» Given problem
Reproduce each line from the first in the data through the line that contains "0.0033)], segments=20), fold, axis)" exactly; give nothing else.

──────────────────────────────

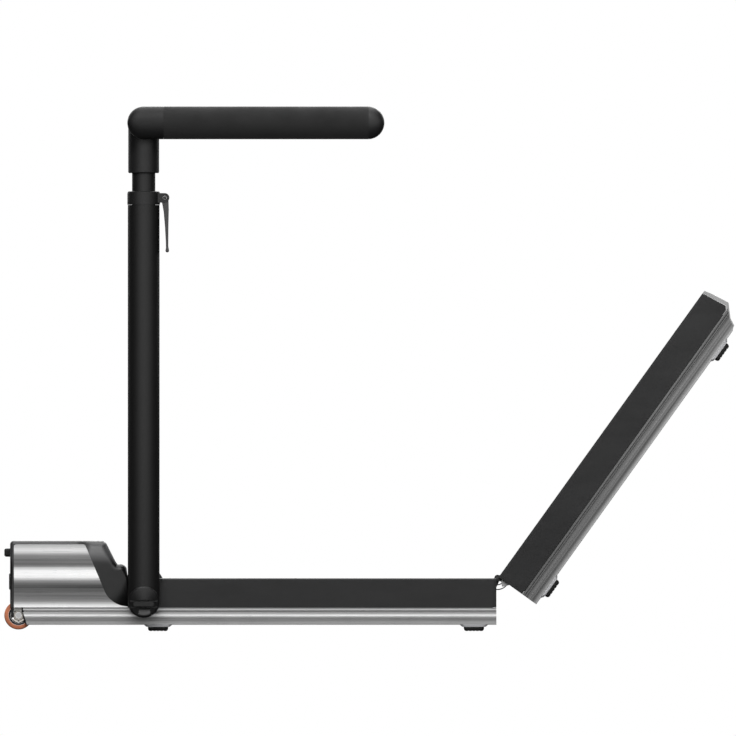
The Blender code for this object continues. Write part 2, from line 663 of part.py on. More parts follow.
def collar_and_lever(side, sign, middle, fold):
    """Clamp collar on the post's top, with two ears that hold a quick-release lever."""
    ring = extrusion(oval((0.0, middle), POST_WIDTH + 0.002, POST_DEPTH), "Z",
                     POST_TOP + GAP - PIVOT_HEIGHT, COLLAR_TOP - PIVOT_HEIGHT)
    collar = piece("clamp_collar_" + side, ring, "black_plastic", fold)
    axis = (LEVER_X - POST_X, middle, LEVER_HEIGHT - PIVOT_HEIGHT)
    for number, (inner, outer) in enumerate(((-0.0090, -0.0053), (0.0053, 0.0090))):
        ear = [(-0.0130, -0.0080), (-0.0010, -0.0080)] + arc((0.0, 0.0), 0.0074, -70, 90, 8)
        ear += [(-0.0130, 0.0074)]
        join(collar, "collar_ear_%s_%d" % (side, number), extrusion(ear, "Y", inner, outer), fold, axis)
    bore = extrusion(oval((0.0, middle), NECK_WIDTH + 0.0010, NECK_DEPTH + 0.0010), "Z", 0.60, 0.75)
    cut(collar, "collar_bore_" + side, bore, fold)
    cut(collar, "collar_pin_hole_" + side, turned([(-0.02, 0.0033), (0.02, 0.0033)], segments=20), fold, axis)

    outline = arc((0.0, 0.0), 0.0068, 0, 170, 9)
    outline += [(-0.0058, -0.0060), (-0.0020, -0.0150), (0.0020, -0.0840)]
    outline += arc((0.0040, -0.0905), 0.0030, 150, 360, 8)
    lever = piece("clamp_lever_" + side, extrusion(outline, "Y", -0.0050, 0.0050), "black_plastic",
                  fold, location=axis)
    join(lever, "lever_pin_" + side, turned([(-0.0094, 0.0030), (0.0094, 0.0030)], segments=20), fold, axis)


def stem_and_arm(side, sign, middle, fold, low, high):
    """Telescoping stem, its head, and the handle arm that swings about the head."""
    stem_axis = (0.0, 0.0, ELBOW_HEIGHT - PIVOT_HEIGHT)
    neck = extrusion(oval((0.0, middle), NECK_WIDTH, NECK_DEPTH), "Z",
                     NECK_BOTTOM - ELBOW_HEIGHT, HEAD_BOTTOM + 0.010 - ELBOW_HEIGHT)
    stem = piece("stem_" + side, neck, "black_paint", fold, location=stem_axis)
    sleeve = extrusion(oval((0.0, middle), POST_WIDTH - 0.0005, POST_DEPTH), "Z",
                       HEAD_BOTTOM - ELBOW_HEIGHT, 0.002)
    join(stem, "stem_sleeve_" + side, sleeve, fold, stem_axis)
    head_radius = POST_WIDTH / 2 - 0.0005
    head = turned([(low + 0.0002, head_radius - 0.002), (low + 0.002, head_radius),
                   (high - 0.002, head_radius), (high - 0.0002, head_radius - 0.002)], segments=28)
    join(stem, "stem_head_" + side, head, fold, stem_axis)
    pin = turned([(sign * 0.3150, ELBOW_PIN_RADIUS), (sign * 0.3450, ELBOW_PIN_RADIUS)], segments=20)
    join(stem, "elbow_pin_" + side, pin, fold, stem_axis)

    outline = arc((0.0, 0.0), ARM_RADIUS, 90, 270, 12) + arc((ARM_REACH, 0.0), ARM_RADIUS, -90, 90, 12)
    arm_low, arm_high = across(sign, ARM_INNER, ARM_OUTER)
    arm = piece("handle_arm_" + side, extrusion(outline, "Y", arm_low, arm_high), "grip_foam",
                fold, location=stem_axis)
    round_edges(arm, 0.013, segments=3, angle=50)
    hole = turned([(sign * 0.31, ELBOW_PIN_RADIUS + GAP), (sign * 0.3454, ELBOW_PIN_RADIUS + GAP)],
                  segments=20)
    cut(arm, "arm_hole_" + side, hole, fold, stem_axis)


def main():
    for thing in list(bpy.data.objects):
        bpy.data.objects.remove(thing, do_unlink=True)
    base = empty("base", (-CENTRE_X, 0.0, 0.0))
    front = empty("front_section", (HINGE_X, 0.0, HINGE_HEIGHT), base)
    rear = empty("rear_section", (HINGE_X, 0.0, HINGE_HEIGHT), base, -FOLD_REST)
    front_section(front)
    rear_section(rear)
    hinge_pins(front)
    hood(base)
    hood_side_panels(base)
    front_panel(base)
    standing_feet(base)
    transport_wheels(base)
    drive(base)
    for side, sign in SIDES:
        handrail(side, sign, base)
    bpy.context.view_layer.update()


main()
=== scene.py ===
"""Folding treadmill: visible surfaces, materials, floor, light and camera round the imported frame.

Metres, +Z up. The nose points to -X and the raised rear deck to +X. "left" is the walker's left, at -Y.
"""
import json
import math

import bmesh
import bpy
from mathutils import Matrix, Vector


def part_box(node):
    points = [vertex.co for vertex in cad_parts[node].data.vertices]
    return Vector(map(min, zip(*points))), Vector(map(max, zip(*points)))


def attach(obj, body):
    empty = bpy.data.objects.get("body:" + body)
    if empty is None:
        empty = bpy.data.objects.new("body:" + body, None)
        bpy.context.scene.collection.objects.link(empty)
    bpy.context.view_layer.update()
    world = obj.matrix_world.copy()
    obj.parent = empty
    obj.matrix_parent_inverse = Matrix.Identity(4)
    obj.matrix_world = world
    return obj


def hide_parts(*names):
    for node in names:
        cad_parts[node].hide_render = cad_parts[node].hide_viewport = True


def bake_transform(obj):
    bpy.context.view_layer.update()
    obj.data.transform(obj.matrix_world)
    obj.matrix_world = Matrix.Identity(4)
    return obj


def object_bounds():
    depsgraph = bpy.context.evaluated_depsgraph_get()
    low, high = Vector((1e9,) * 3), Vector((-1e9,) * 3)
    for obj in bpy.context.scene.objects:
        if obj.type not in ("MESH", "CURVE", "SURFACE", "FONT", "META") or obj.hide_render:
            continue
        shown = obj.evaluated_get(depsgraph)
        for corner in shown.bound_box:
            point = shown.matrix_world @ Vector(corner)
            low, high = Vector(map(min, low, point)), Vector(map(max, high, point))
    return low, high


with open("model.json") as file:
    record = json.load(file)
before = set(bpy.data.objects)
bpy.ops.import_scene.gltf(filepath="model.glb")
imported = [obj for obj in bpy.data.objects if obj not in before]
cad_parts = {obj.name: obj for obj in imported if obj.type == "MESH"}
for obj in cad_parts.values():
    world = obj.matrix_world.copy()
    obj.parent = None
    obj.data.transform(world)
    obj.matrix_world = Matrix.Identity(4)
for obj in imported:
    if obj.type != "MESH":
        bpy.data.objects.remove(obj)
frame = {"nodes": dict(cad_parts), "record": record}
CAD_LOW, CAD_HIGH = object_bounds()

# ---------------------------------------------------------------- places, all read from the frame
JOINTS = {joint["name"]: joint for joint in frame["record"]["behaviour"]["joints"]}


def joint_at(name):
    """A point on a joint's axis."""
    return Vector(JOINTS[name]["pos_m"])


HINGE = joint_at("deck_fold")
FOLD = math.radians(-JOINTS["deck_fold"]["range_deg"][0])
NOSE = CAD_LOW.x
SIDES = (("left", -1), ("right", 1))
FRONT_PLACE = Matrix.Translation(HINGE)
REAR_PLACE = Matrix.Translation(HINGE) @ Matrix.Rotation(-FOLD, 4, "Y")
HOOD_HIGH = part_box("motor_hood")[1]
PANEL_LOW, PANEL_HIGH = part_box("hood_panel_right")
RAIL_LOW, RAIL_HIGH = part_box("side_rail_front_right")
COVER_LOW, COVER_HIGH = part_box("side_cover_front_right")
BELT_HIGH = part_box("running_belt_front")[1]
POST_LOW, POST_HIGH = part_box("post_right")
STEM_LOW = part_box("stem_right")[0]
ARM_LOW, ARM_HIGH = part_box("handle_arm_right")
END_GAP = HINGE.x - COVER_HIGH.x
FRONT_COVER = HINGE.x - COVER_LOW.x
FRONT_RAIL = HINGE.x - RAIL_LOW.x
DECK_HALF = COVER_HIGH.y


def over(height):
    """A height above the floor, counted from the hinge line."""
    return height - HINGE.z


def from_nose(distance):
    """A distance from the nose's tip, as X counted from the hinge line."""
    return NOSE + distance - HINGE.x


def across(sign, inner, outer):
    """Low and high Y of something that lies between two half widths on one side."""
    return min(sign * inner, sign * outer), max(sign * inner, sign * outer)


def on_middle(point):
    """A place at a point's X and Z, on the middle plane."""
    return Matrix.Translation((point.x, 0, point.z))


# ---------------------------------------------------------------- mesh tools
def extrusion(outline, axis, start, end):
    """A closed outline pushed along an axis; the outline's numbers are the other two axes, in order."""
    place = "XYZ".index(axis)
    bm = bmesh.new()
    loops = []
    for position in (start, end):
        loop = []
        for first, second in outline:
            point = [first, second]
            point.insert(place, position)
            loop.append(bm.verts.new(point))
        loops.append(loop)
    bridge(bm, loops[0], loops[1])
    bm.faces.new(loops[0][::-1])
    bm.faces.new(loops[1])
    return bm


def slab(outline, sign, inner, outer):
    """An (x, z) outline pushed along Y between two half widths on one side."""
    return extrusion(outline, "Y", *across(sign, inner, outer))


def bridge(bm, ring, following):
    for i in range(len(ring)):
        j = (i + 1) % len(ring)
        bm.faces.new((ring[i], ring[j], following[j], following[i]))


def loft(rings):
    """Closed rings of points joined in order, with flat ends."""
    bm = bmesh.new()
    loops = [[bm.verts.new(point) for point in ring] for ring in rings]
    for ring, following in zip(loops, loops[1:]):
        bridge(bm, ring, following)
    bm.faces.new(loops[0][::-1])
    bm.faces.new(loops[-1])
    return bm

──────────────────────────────

» Solution for this exercise
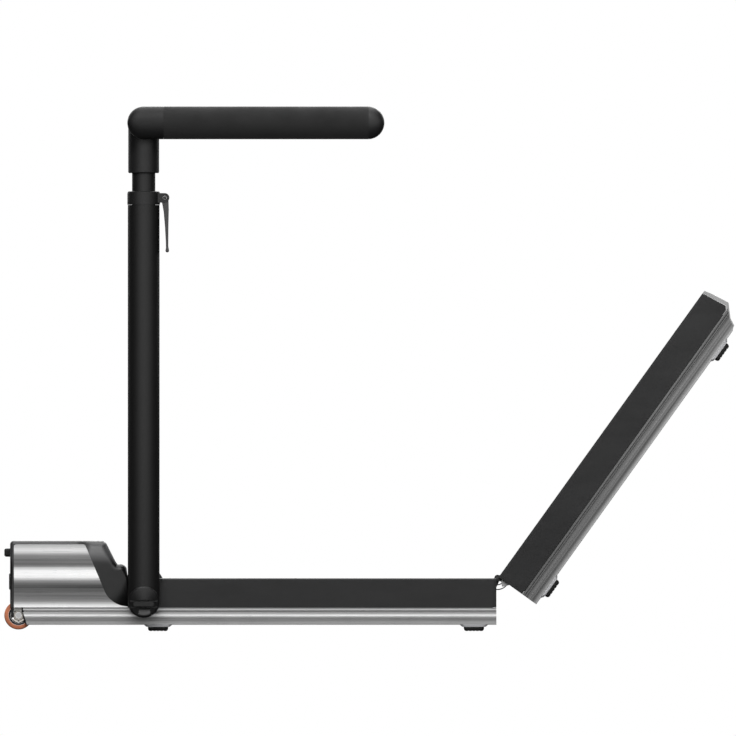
The Blender code for this object continues. Write part 2, from line 663 of part.py on. More parts follow.
def collar_and_lever(side, sign, middle, fold):
    """Clamp collar on the post's top, with two ears that hold a quick-release lever."""
    ring = extrusion(oval((0.0, middle), POST_WIDTH + 0.002, POST_DEPTH), "Z",
                     POST_TOP + GAP - PIVOT_HEIGHT, COLLAR_TOP - PIVOT_HEIGHT)
    collar = piece("clamp_collar_" + side, ring, "black_plastic", fold)
    axis = (LEVER_X - POST_X, middle, LEVER_HEIGHT - PIVOT_HEIGHT)
    for number, (inner, outer) in enumerate(((-0.0090, -0.0053), (0.0053, 0.0090))):
        ear = [(-0.0130, -0.0080), (-0.0010, -0.0080)] + arc((0.0, 0.0), 0.0074, -70, 90, 8)
        ear += [(-0.0130, 0.0074)]
        join(collar, "collar_ear_%s_%d" % (side, number), extrusion(ear, "Y", inner, outer), fold, axis)
    bore = extrusion(oval((0.0, middle), NECK_WIDTH + 0.0010, NECK_DEPTH + 0.0010), "Z", 0.60, 0.75)
    cut(collar, "collar_bore_" + side, bore, fold)
    cut(collar, "collar_pin_hole_" + side, turned([(-0.02, 0.0033), (0.02, 0.0033)], segments=20), fold, axis)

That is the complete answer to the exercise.